Before I transitioned to consulting, and during my years in federal law enforcement, I ran one of the top-performing Starbucks locations in the country. I developed an operational efficiency system there that was eventually adopted across other stores. I mention this not as a credential but because the experience taught me something that investigative work had already started teaching me from a different angle: what makes a system truly scalable is not that it’s efficient. It’s that it’s learnable and maintainable by people other than the person who designed it.
The most common mistake I see organizations make when building scalable systems is designing them around whoever currently holds the role. The process works because Sarah knows when to deviate from it. It works because Tom maintains the informal relationships that make the handoffs function. It works because the founder reviews everything before it goes out. That’s not a system. That’s a person with extra steps.
A system that scales is one a new person can learn, follow, and improve without needing to reconstruct the institutional knowledge of whoever preceded them. At that Starbucks location, the work wasn’t building something that performed well while I was there. It was building something that performed well because of how it was designed, not because of who was running it.

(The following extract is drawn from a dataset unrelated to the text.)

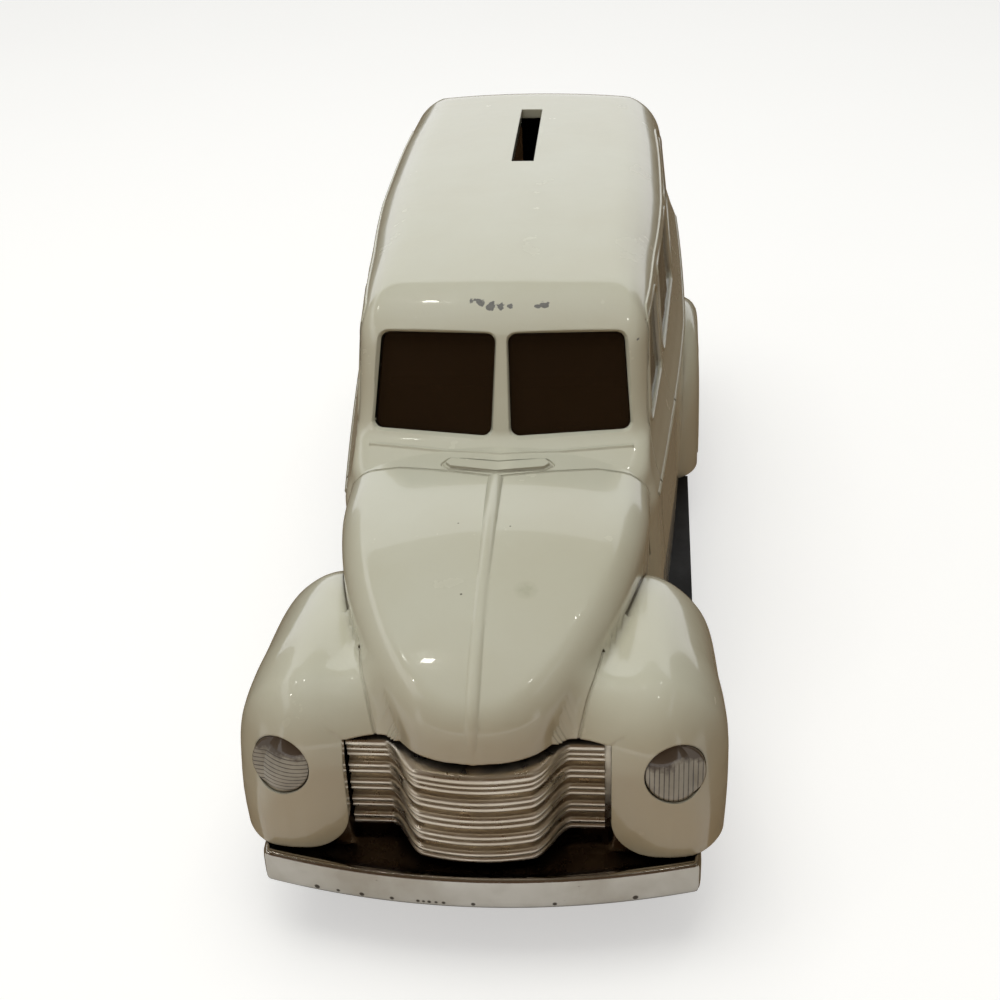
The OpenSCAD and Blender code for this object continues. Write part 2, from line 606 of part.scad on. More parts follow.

The organizations I see struggling most with growth are almost always ones where the operating model was built around specific people rather than transferable structures. When those people move, get promoted, or burn out, the capability walks out the door with them. The organization is right back to figuring things out from scratch.
The Starbucks context felt very different from federal investigations. The underlying problem was the same: how do you build something that works reliably and can be handed off? That question is still the one I’m working on with nearly every organization I engage with.